If your growth is capped because not enough people search for what you sell, Facebook is where you manufacture new demand.
When to choose Google Ads
Choose Google when demand already exists and you can capture it at the decision point. It is the stronger platform when:

- People search for your solution: there is real query volume for what you offer.
- The purchase is intent-driven: high-consideration services, B2B, local services, and replacement purchases.
- You need fast results: immediate intent produces conversions in days, not weeks.
- The action is measurable and valuable: a lead or sale worth a higher cost per click.
If buyers already know they have the problem and are hunting for a fix, Google puts you in front of them at the moment of decision.
Why the best answer is usually both
The advertisers who win in 2026 do not pick a side; they run a full-funnel system where Facebook creates demand and Google captures it. Facebook introduces the product and builds interest, then Google catches those same people when they search for it later, often by brand name. The two platforms compound instead of competing.
Running both well is harder than running either alone, because each has its own auction, learning behavior, creative format, and optimization rhythm. That operational load is exactly what agents are built to carry. Hawky's Performance Agent plans, launches, and optimizes across Facebook, Google, TikTok, and YouTube against a single KPI, so budget flows to whichever platform is returning best at any moment, with spend caps, guardrails, and a full audit trail.
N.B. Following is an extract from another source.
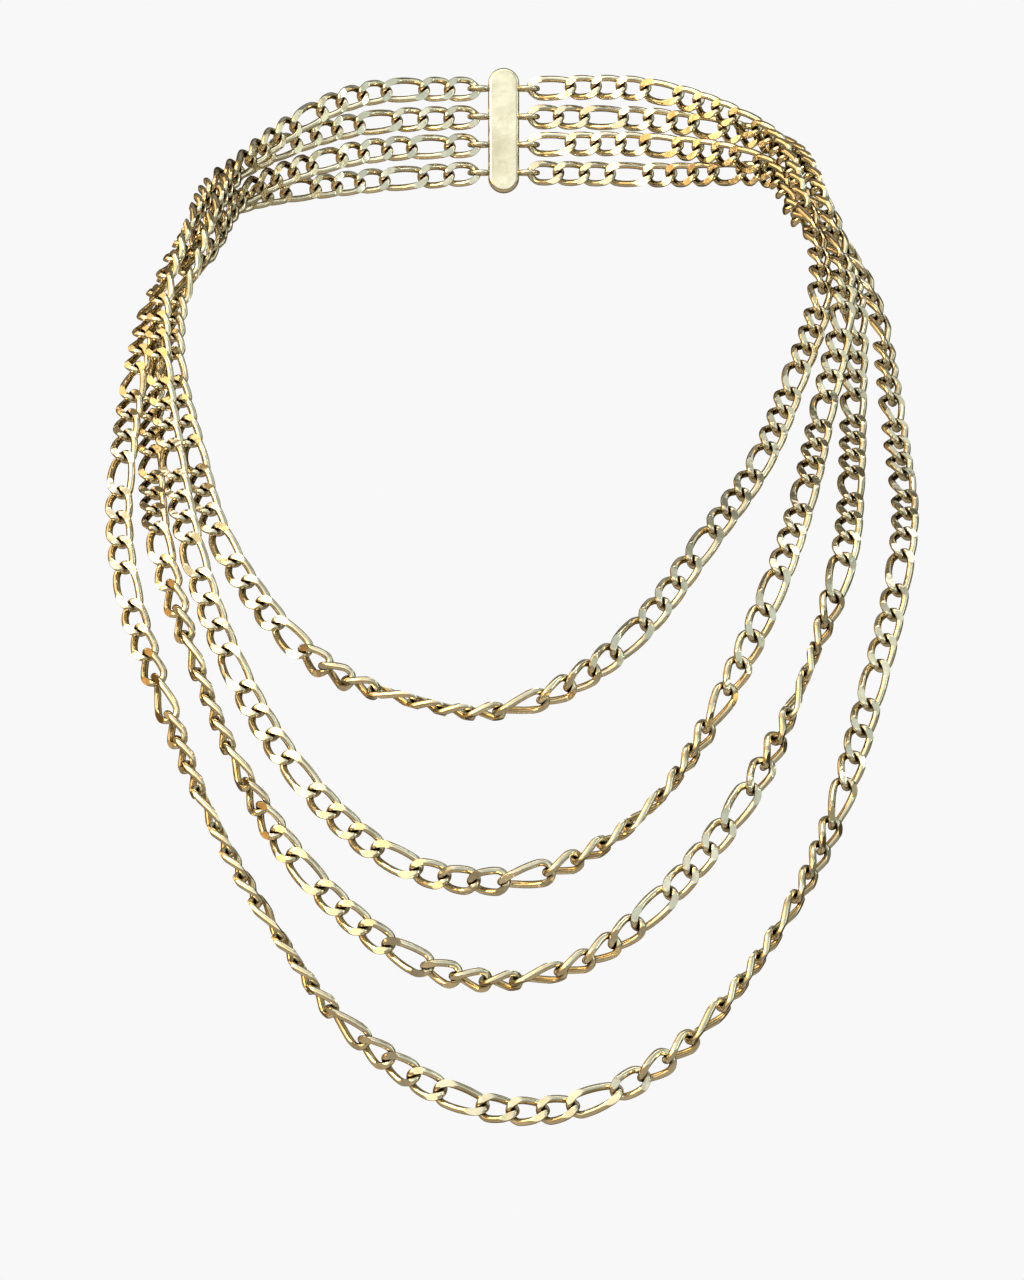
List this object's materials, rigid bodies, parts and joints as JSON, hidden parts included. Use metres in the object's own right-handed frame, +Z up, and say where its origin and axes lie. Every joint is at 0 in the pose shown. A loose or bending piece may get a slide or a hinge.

Hiveminds cut CPL by 27% and saved 160+ hours per brand monthly running exactly this kind of cross-platform operation.
For the full picture of running paid media across channels, see the AI media buying guide.
Frequently asked questions
Is Facebook Ads or Google Ads better?
Neither is universally better; they solve different problems. Google Ads captures existing demand from people actively searching, which makes it stronger for high-intent, bottom-funnel conversions. Facebook Ads generates demand among people who are not yet searching, which makes it stronger for discovery, brand building, and visual products. Most established brands should run both as a full-funnel system.
Should I use Facebook or Google Ads for my business?
Start with Google if people already search for what you sell and the purchase is intent-driven, such as services or B2B. Start with Facebook if your product is visual, new, or has little search volume and you need to create demand. If you can afford both, use Facebook to build awareness and Google to capture the demand it generates.
Which is cheaper, Facebook or Google Ads?
Facebook has a much lower cost per click, roughly $1.14 to $1.72 versus about $5.42 for Google Search in 2026. But cheaper clicks are not always cheaper customers. Google's higher-intent traffic often converts at a stronger rate, so the better comparison is cost per lead or cost per acquisition against your margins, not cost per click.
Which platform converts better?
Google Search tends to convert intent-driven traffic at around 4.4%, while Facebook's in-platform conversion rates can look higher but include colder leads that need more nurturing. For ecommerce, Google often edges out Facebook on conversion rate because the click carries more intent. The right answer depends on your funnel stage and offer.
Can I run Facebook and Google Ads at the same time?
Yes, and most successful advertisers do. The two platforms complement each other: Facebook creates demand and Google captures it when people search later. The main challenge is managing two different systems at once, which is why many teams use an agent or a unified platform to keep budget flowing to whichever channel performs best.